備前焼伝統産業会館は、岡山県備前市に位置する陶芸美術館です。 備前焼に関する展示や販売、体験活動が行われる施設であり、地元の文化や伝統工芸を伝える拠点となっています。
備前焼伝統産業会館は、1階に東備観光情報センターを備え、2階と3階が本会館の展示スペースとなっています。この建物は1987年(昭和62年)4月15日に開館し、2009年に2階の展示即売場がリニューアルされました。特徴的なのは、建物全体が登り窯の形を模して設計されている点です。

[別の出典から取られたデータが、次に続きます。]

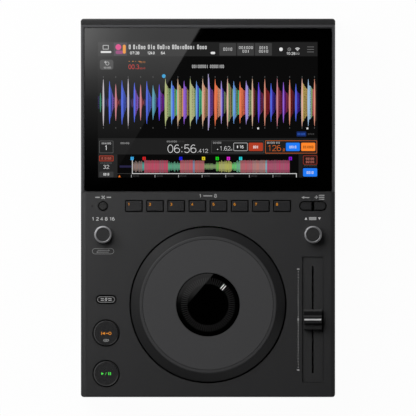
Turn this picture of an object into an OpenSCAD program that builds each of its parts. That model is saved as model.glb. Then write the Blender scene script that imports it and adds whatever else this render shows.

開館当初は協同組合岡山県備前焼陶友会が管理していましたが、2024年4月からは「備前市立備前焼ミュージアム」の別館として、備前市が管理を引き継いでいます。
備前焼伝統産業会館は、備前焼の里への玄関口として、訪れる観光客に観光情報を提供するとともに、本物の備前焼に触れる機会を提供しています。JR伊部駅舎を含むこの施設では、2階で協同組合の会員である備前焼作家や窯元の作品が展示・販売されています。また、土日祝日には、備前焼作家の指導を受けながら土ひねり体験を楽しむことができ、特に予約が必要です。
館内では約4,000点の備前焼作品が展示・販売されており、土ひねり体験や毎年10月に開催される「備前焼まつり」の会場としても活用されています。入館は無料ですが、土ひねり体験には料金がかかります。営業時間は9:30から17:30までで、土ひねり体験は10:00から15:00まで行われています。火曜日(祝日の場合は翌日)と年末年始(12月29日から1月3日)は休業となります。
備前焼(びぜんやき)は、岡山県備前市周辺を産地とする日本の伝統的な陶磁器です。 日本六古窯の一つに数えられ、特に備前市伊部地区で盛んに生産されています。この地域では、古墳時代から平安時代にかけて須恵器の窯跡が点在しており、これらが現在の備前焼のルーツとされています。
8世紀頃から備前市佐山に窯が築かれ、12世紀には伊部地区に本格的な窯が建設されました。この時期から備前焼は独自の発展を遂げ、鎌倉時代には還元焔焼成による焼き締め陶が焼かれるようになり、鎌倉時代後期には現在の茶褐色の陶器が生まれました。
鎌倉時代には水瓶や擂鉢などの実用品が主力製品となり、「落としても壊れない」と評判を呼びました。これらの作品は「古備前」と呼ばれ、今日でも珍重されています。室町時代から桃山時代にかけては、茶道の発展とともに茶陶としての人気が高まりましたが、江戸時代には茶道の衰退とともに、再び実用品の生産に戻りました。
明治から大正にかけてもこの傾向は続きましたが、昭和に入ると金重陶陽らの努力により、備前焼の芸術性が再評価され、再び人気を取り戻しました。陶陽は重要無形文化財「備前焼」の保持者(人間国宝)に認定され、その弟子たちもまた人間国宝として備前焼の伝統を受け継いでいます。
備前焼の特徴は、釉薬を一切使用せず、「酸化焔焼成」によって赤みを帯びた堅固な焼き締めが行われる点にあります。さらに、窯変によって生み出される模様は一つとして同じものがなく、茶器や酒器、皿などが多く生産されています。
備前焼の茶褐色の地肌は、「田土(ひよせ)」と呼ばれる田んぼの底から掘り起こした土と山土、黒土を混ぜ合わせて焼くことによって現れます。土の配合比率や寝かせる期間、土の採取場所によって成分が異なるため、作るには熟練の技が必要です。
これらの窯変によって、備前焼は個性的で唯一無二の作品が生まれます。特に青備前や黒備前は生産が困難なため、非常に珍重されています。